After almost a year of living in quarantine and three snowstorms this past winter, my hope and expectations for this year are, well, impossible to meet. But no worries there. That's not the point.

For me, the mental exercise of planning and visualizing serves as much purpose as doing. The first on my list: Immerse myself in nature. Yes, it sounds all hippy-dippy, but I am starving for hours of sunlight (with sunblock, of course!) and expansive green space after months of being indoors. It has the incredible ability to regenerate and restore — something I've come to appreciate even more since last year. The effects of natural light are life-changing, and as writer Kelsey Clark perfectly puts it, "nature's antidepressant." In this issue, Clark explores how to maximize natural light in the home through effective design — and with more of it during the day, it can reset your internal clock and lead to better and deeper sleep.
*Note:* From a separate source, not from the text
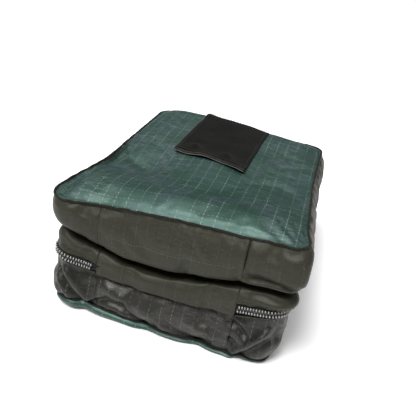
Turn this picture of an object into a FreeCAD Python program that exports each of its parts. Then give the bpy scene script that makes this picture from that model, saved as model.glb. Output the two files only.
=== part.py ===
"""Zip-round foam block: a small soft landing cushion in a two-part cloth cover.

The cover is a flat-topped box of coated cloth.  A coil zip runs round the left, back and right
walls and a little way along the front from both corners.  Between its two ends the front wall is
plain cloth and acts as the hinge, so the upper half of the cover, the lid, tips forward over it.
One foam slab fills the lid and one fills the base, and the wall folds inward at the waist between
them.  Two zip sliders meet nose to nose in the middle of the back wall.

Frame: millimetres, +Z up, front wall towards -Y, origin in the middle of the resting face.
An "inset" is the distance inward from the widest outline of the walls, seen from above.
"""

import FreeCAD, Part
import os
import re

import Sketcher
from FreeCAD import Vector

DOC = FreeCAD.newDocument("FoamBlock")
SHEET = DOC.addObject("Spreadsheet::Sheet", "Dims")

# Driving dimensions, in millimetres and degrees.
DIMENSIONS = {
    "width": 200,  # across the widest part of the walls, X
    "depth": 250,  # front to back, Y
    "corner": 16,  # plan radius of the corners on the widest outline
    "corner_least": 4,
    "cloth": 1,  # thickness of each cloth layer
    "foot_inset": 27,  # edge of the flat resting face
    "foot_seam_z": 9,  # seam between the bottom panel and the wall
    "foot_seam_inset": 5,
    "belly_z": 28,  # fullest height of the lower wall
    "zip_z": 50,  # middle of the zip, and the height of the hinge
    "zip_inset": 1,
    "flat_z": 63,  # top of the upright strip above the zip
    "waist_z": 73,  # inward fold of the wall
    "waist_inset": 12,
    "shoulder_z": 83,
    "chest_z": 97,  # fullest height of the upper wall
    "top_seam_z": 116,
    "top_seam_inset": 3,
    "crown_z": 126,  # flat middle of the top panel
    "crown_inset": 18,
    "panel": 120,  # width of the plain cloth hinge panel in the front wall
    "fold_gap": 0.2,  # half the gap between the two halves of the hinge panel
    "chain_gap": 0.9,  # half the gap between the two zip coils
    "coil_high": 2.2,
    "coil_proud": 0.4,  # how far the coil stands outside the widest outline
    "tape": 0.8,  # thickness of the zip tape
    "tape_high": 10,
    "tape_clear": 0.2,  # between the tape and the wall that it is sewn to
    "edge_gap": 1.9,  # from the coil to the folded edge of the wall
    "piping": 2.4,  # diameter of the cord in the piped seams
    "binding": 1,  # thickness of the tape that binds the raw edges inside
    "binding_high": 6,
    "binding_wide": 12,
    "foam_side_inset": 8,
    "foam_clear": 1.5,  # from each slab to the height of the waist fold
    "patch_wide": 78,
    "patch_deep": 110,
    "patch_thick": 1.6,
    "patch_corner": 3,
    "patch_x": -5.5,
    "patch_y": 48,
    "patch_turn": -6,
    "nose": 0.8,  # from a slider's nose to the middle of the back wall
    "slider_long": 13.2,
    "nose_half": 3.2,
    "slider_half": 5.5,
    "tail_half": 4.4,
    "shoulder_back": 3,  # from the nose to the slider's widest part
    "plate": 1.4,
    "plate_clear": 0.4,  # from the slider's plates to the chain and its tape
    "web_long": 4,  # web that joins the two plates inside the nose
    "web_half": 0.5,
    "rail": 1.2,  # rail along the lower edge of the outer plate
    "bridge_long": 11,
    "bridge_high": 3.4,
    "bridge_half": 1,
    "bridge_bar": 1.2,
    "pivot": 6.7,  # from the slider's nose to the pull tab's pin
    "pivot_out": 1,  # from the outer plate to the middle of the pin
    "pin": 1.2,  # diameter of the pin, and thickness of the tab
    "slot_half": 1.4,
    "slot_long": 6.1,
    "neck_half": 2.9,
    "tab_half": 4.5,
    "tab_long": 24,
    "hole": 4,  # diameter of the round hole near the tab's end
}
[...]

Nature's gifts are bountiful. Writer Marie Lodi transports us around the globe and reveals each culture's beauty formulas and natural ingredients plucked straight from the earth, used to treat the skin and hair, and one to even ward off evil spirits. These heritage beauty formulas are passed down from generation to generation, embodying more than a remedy, but also a story that is unique to each culture.

Nigerian fashion designer Kenneth Ize is keeping to cultural traditions when designing his collection. Ize creates exuberant clothes utilizing Nigerian textiles, while infusing his notions of gender fluidity through soft tailoring and silhouettes. Writer Jessica Iredale caught up with the industry darling (Naomi Campbell walked his first runway show) in the lead-up to his digital presentation in Paris, and he shares his ups and downs of last year and the happiness that comes from speaking the truth.

Finding moments of bliss in the ritual of getting dressed up is something our cover star Daisy Ridley does not take for granted. "Fashion can be such a beautiful way of self-expression; I hope that everyone is super overdressed [after lockdown]." Admiring Ridley's ability to pull off spring's latest fashions so effortlessly, I cannot agree more. I'm ready.